— BEGIN INPUT RECORDS —

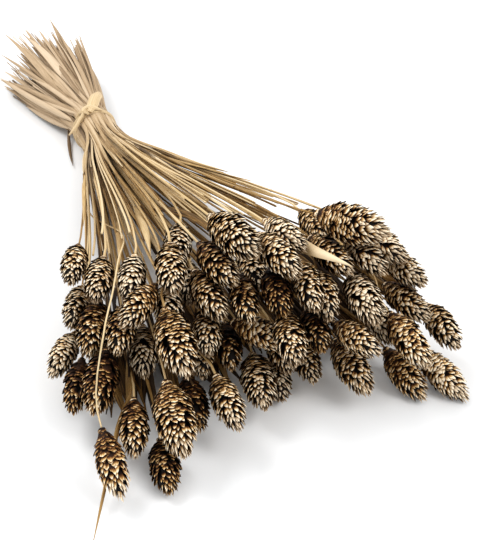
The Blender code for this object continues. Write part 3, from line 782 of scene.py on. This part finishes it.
def inside_heap(points):
    """How far inside the heap of heads the points are, from 0 to 1: where straws and sheaths get painted
    shade.
    """
    reach = np.linalg.norm(points[..., :2], axis=-1)
    ahead = np.clip((reach - HEAP_FROM) / HEAP_OVER, 0, 1) * (points[..., 1] < 0)
    return ahead * np.clip((HEAP_TOP - points[..., 2]) / HEAP_DEPTH, 0, 1)


def straw(pile, points, thick, thin, draw, tone=0.0, inside_shade=0.0, sides=6):
    """One straw along the points: torn or hollow at its cut end, thin under its head, with its knots."""
    total = length_of(points)
    cut = draw.uniform(0, CUT_BACK)
    torn = draw.uniform() < TORN_SHARE
    knots = np.arange(draw.uniform(0.06, 0.14), total - 0.03, KNOT_PITCH)
    where = [np.linspace(cut, total, max(int(total / STRAW_STEP), 4))]
    for knot in knots:
        where.append(knot + np.array((-1.5, -0.6, 0.6, 1.5)) * MM)
    where = np.unique(np.clip(np.concatenate(where), cut, total).round(6))
    line = curve_at(points, where)
    across, up = frame_along(line)
    swell = np.zeros(len(where))
    for knot in knots:
        swell += np.exp(-(((where - knot) / KNOT_HALF) ** 2))
    size = (thick + (thin - thick) * (where / total) ** 0.8) * (1 + KNOT_SWELL * swell)
    size[0] *= 0.25 if torn else 1
    angle = 2 * math.pi * np.arange(sides) / sides
    flat = draw.uniform(0.75, 1.0)
    turn = draw.uniform(0, math.pi)
    ring = (
        across[:, None] * np.cos(angle + turn)[None, :, None]
        + up[:, None] * np.sin(angle + turn)[None, :, None] * flat
    )
    rings = line[:, None] + ring * size[:, None, None]
    inside = line[0] + ring[0] * size[0] * 0.62
    deep = line[0] + (line[1] - line[0]) * 0.5 + ring[0] * size[0] * 0.5
    rings = np.concatenate((deep[None], inside[None], rings))
    count = len(rings)
    base_tone = tone + draw.normal(0, 0.14)
    # The hollow inside the cut end is painted dark as the shade in it, and the inside of the heap gets
    # painted shade; the knots are darker in their own colour
    dark = np.concatenate(((1.4, 0.3), base_tone + 0.5 * swell + inside_shade * inside_heap(line)))
    along = np.concatenate(((0, 0), where)) * 10
    ends = np.stack((rings[0].mean(0), rings[-1].mean(0)))
    pile.add(
        np.concatenate((rings.reshape(-1, 3), ends)), tube(count, sides),
        along=np.concatenate((np.repeat(along, sides), (0, 0))),
        across=np.concatenate((np.tile(np.abs(angle - math.pi), count), (0, 0))),
        tint=draw.uniform(), tone=np.concatenate((np.repeat(dark, sides), (1.4, 0.2))),
    )


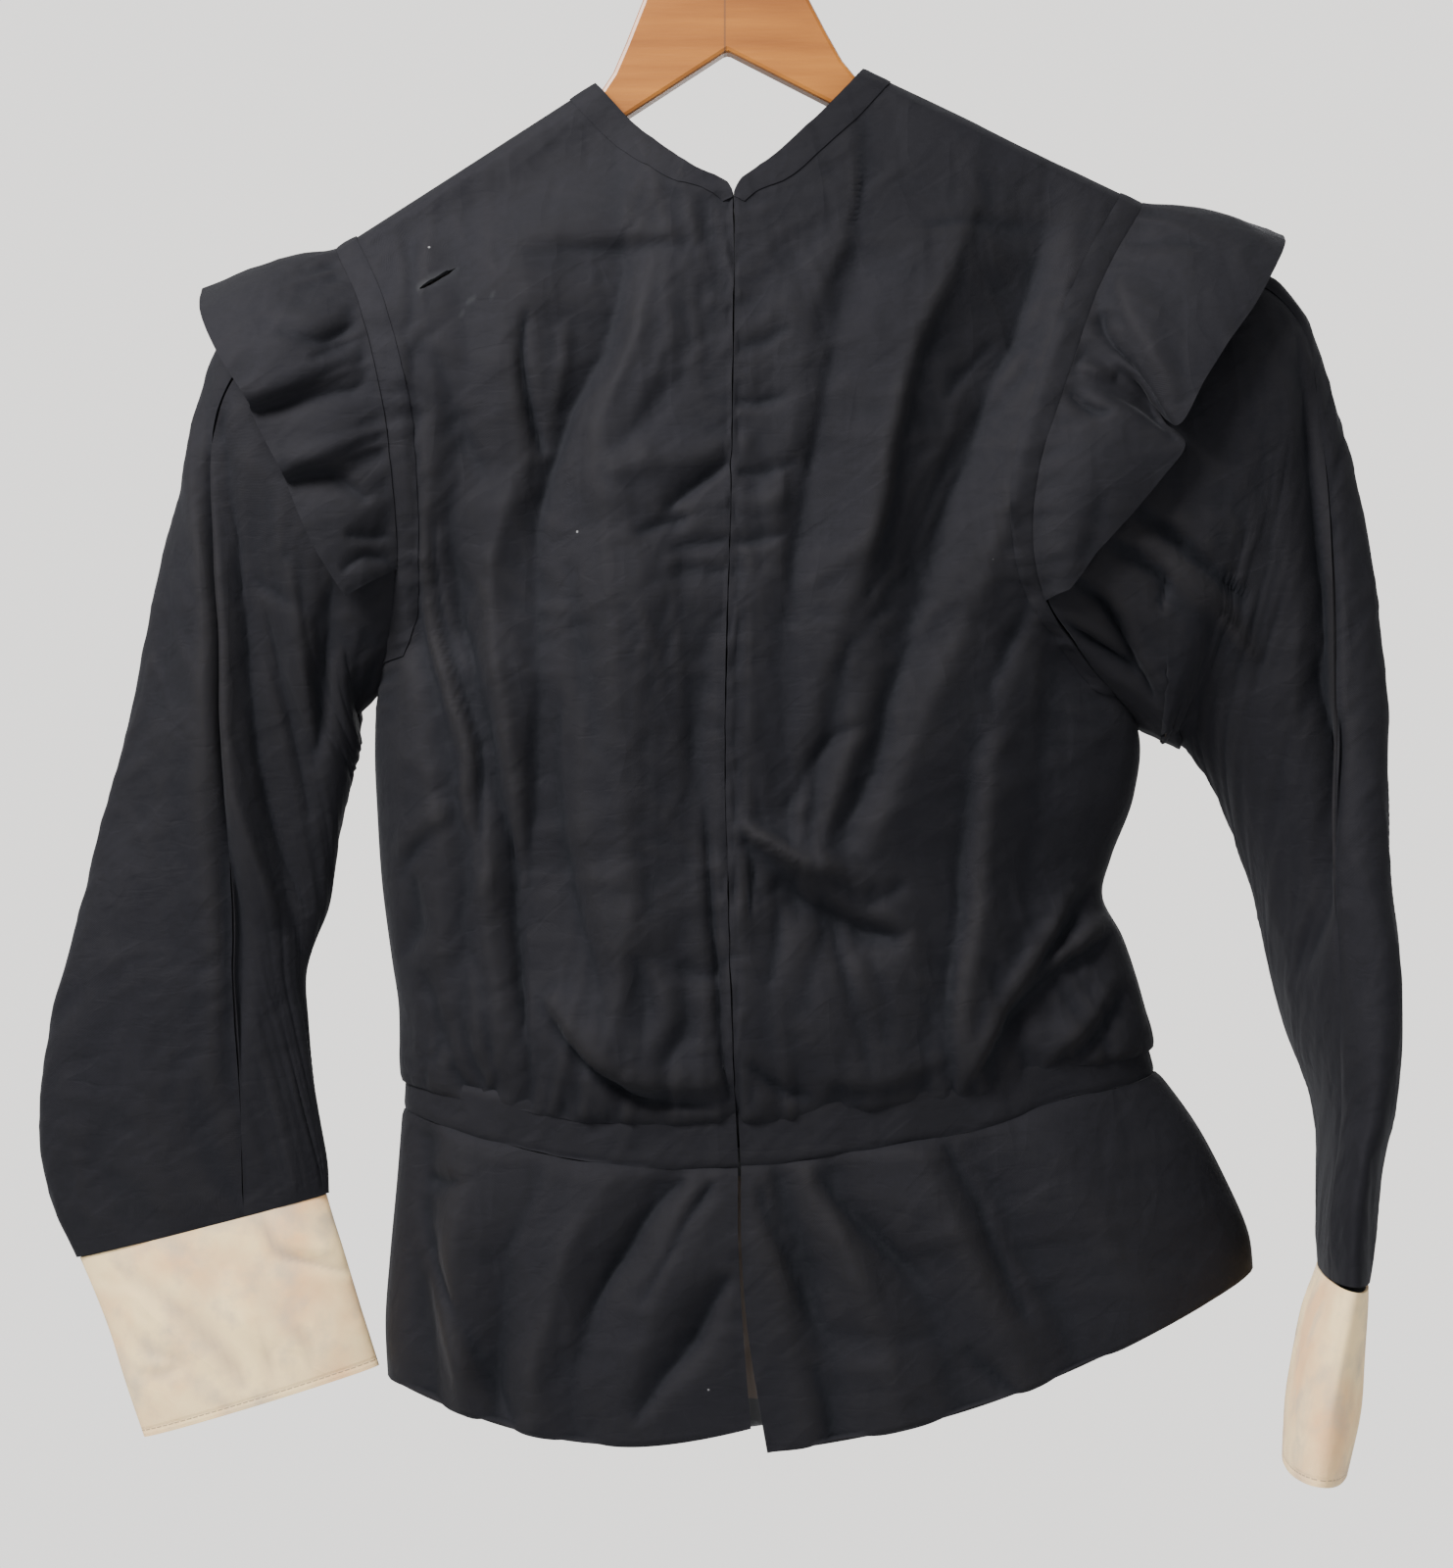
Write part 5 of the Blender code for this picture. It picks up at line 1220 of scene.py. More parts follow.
def back_sections(right, left, neck=None, lower=0.0):
    """Both halves of a back piece, from the fronts' sections, with one centre line."""
    right, left = (np.array(half, float) for half in (right, left))
    right[:, :3] = left[:, :3] = (right[:, :3] + left[:, :3]) / 2
    for half in (right, left):
        half[:2, 1] += (lower, lower / 2)
    if neck:
        mirror = FRONT_RIGHT[-1][0] + FRONT_LEFT[-1][0]
        right[NOTCH:, :3] = left[NOTCH:, :3] = neck
        left[NOTCH + 1 :, 0] = mirror - right[NOTCH + 1 :, 0]
        left[NOTCH + 1 :, 1] -= math.tan(TILT) * (left - right)[NOTCH + 1 :, 0]
    return right, left


# %% Halves of the back
def back_halves(sections, places, counts, folds, creases, seed, shared, **more):
    """Grids and crests of a back's right and left half, which meet at the centre in the shared rows."""
    halves = [
        panel(half, places, counts, 1, folds.get(name), creases, seed, **more)
        for name, half in zip(("right", "left"), sections)
    ]
    middle = (halves[0][0][shared, 0] + halves[1][0][shared, 0]) / 2
    for grid, _ in halves:
        grid[shared, 0] = middle
    return halves


def joined_halves(name, halves, shared):
    """A back piece: two halves that share their centre points in the shared rows."""
    points = np.concatenate([grid.reshape(-1, 3) for grid, _ in halves])
    crest = np.concatenate([height.ravel() for _, height in halves])
    rows, columns = halves[0][0].shape[:2]
    numbers = np.arange(len(points)).reshape(2, rows, columns)
    numbers[1, shared, 0] = numbers[0, shared, 0]
    cuts = []
    for sign, (grid, _) in zip((-1, 1), halves):
        across, down = cut_places(grid)
        cuts.append(np.stack([sign * across, down], axis=-1).reshape(-1, 2))
    plain = np.arange(len(points)).reshape(2, rows, columns)
    corners = [loft_faces(plain[0])[:, ::-1], loft_faces(plain[1])]
    faces = np.concatenate([loft_faces(numbers[0])[:, ::-1], loft_faces(numbers[1])])
    corner_cuts = np.concatenate(cuts)[np.concatenate(corners)]
    used, renumbered = np.unique(faces, return_inverse=True)
    faces = renumbered.reshape(-1, 4)
    outward = np.broadcast_to((0.0, 1.0, 0.0), (len(used), 3))
    spans = [cut_places(grid) for grid, _ in halves]
    width = sum(across[:, -1].max() for across, _ in spans)
    cut_size[f"cloth_{name}"] = width, max(down[-1].max() for _, down in spans)
    cloth(name, points[used], faces, corner_cuts, outward, crest[used], black)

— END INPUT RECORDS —

◆ EXERCISE PROMPT: Give the lines again, exactly as they stand, from the beginning of the data through the line with "return ahead *".

◆ CORRECT OUTPUT:
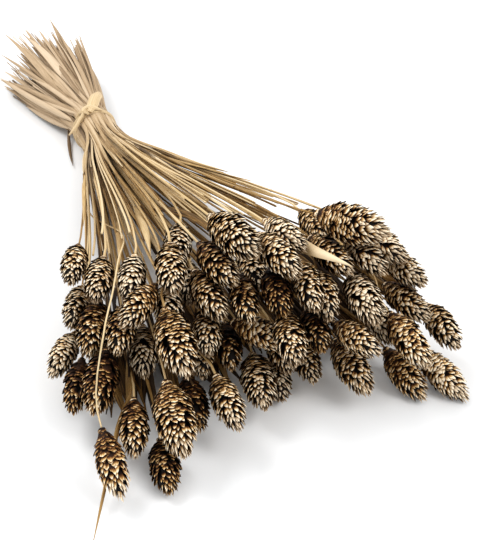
The Blender code for this object continues. Write part 3, from line 782 of scene.py on. This part finishes it.
def inside_heap(points):
    """How far inside the heap of heads the points are, from 0 to 1: where straws and sheaths get painted
    shade.
    """
    reach = np.linalg.norm(points[..., :2], axis=-1)
    ahead = np.clip((reach - HEAP_FROM) / HEAP_OVER, 0, 1) * (points[..., 1] < 0)
    return ahead * np.clip((HEAP_TOP - points[..., 2]) / HEAP_DEPTH, 0, 1)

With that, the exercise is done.